El niño que movía banderas: memoria, exilio y herencia emocional
Entre un abuelo y un nieto, en un apartamento de Nueva York, se construye el mapa íntimo de una guerra que aún no ha terminado.
En el año 2008, Manuel Fernández-Montesinos publicó Lo que en nosotros vive, un libro de memorias que destaca por su hondura narrativa y su capacidad para enlazar la historia personal con los grandes temas de la memoria colectiva. Me acerqué a este libro buscando los ecos de Federico García Lorca —de quien el autor fue sobrino— y de su padre, Manuel Fernández Montesinos, último alcalde socialista de Granada antes de ser fusilado por los golpistas franquistas. Sin embargo, lo que más me conmovió fueron las escenas íntimas compartidas entre un abuelo y un nieto. En ellas se condensa, con claridad poética y dolorosa precisión, el verdadero enigma de la memoria histórica.
El nieto, un niño de apenas diez años, sigue el transcurso de la Segunda Guerra Mundial desde el exilio en Nueva York. A su corta edad ya domina el inglés, ha hecho amigos en el colegio y comienza a sentirse parte del nuevo mundo que lo rodea. Disfruta caminando entre los rascacielos, reconociendo las voces de una emisora de radio estadounidense como parte de su vida cotidiana. Sin embargo, un sentimiento de extrañeza lo acompaña siempre, como una sombra. Porque el exilio, incluso cuando se suaviza con la infancia, nunca se borra del todo.
Una excursión escolar se aproxima, pero el niño no podrá asistir. Su lugar está en casa, junto a su abuelo, traduciendo los partes de guerra. Nadie más comprende el inglés con la misma soltura, y el anciano depende de esas traducciones para sostener su esperanza. Como muchos exiliados de edad avanzada, el abuelo no ha logrado adaptarse del todo al nuevo país. Le pesa el idioma, le pesan las costumbres, y sobre todo le pesan los muertos: un hijo y un yerno —el padre y el tío del niño— ejecutados por el régimen franquista. Él mismo lo dijo, antes de subir al barco que los llevaría al exilio: “No quiero volver a este jodido país”.
Y sin embargo, vive pendiente de España. No hay día en que no escuche los partes radiofónicos con ansiedad, buscando señales de victoria aliada, traducidas al instante por su nieto. El niño, conmovido por esa urgencia, empieza a intervenir en los relatos. Traducir se convierte en imaginar. Miente piadosamente, inventa avances del frente, retiradas alemanas, rendiciones que no han ocurrido aún. El mapa que traza en la mesa del comedor junto a su abuelo se convierte en un campo simbólico donde el futuro se anticipa, aunque sea sólo con banderas de papel.

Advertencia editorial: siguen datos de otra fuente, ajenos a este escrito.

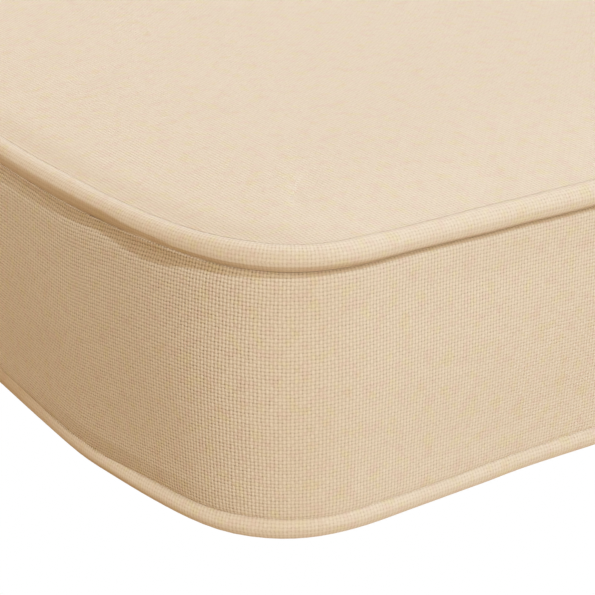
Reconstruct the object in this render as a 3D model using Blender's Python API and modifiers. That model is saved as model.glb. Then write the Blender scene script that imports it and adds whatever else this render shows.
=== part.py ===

Cada tarde, juntos, mueven las banderas aliadas hacia Berlín. El niño lo hace con entusiasmo, buscando en cada parte una excusa para la esperanza. El abuelo sonríe, y en ese gesto cabe todo un país que no ha podido enterrar dignamente a sus muertos. Abandonar esa rutina —irse, por ejemplo, de excursión con la escuela— sería una traición. No puede dejar a su abuelo sin la radio, sin las noticias, sin la ficción necesaria que lo mantiene en pie. Ha entendido que su lugar no está en otro sitio, sino allí, moviendo banderas, haciendo que el mundo cambie al menos sobre el papel.
Esta escena, que podría parecer menor, nos revela algo esencial: la memoria histórica no se transmite únicamente en libros, discursos o monumentos, sino en vínculos humanos, cotidianos, a menudo silenciosos. La relación entre un nieto que inventa victorias y un abuelo que las necesita para seguir viviendo es el retrato más sincero del legado emocional de una guerra que sigue palpitando bajo la superficie de la Historia.
Fernández-Montesinos no se detiene en esa escena. En otro momento del libro, aparece Fernando de los Ríos, tío político del adolescente, catedrático, ministro socialista, también exiliado. De los Ríos comprende pronto que la victoria de los aliados no implicará la caída inmediata del franquismo. Ni él ni Federico podrían volver con vida a su país. Pero eso no detiene la voluntad de creer, ni el impulso de recordar.
Lo que en nosotros vive no es sólo una autobiografía: es una meditación sobre el exilio, la herida española, la persistencia del pasado en el presente. Es también una lección: las verdaderas batallas de la historia se libran, muchas veces, en una cocina o en un comedor, con mapas improvisados, entre palabras que se traducen y gestos que salvan. Allí, en esa ternura desesperada, en ese pacto silencioso entre generaciones, empieza a construirse una memoria que, como dice el título del libro, sigue viva en nosotros.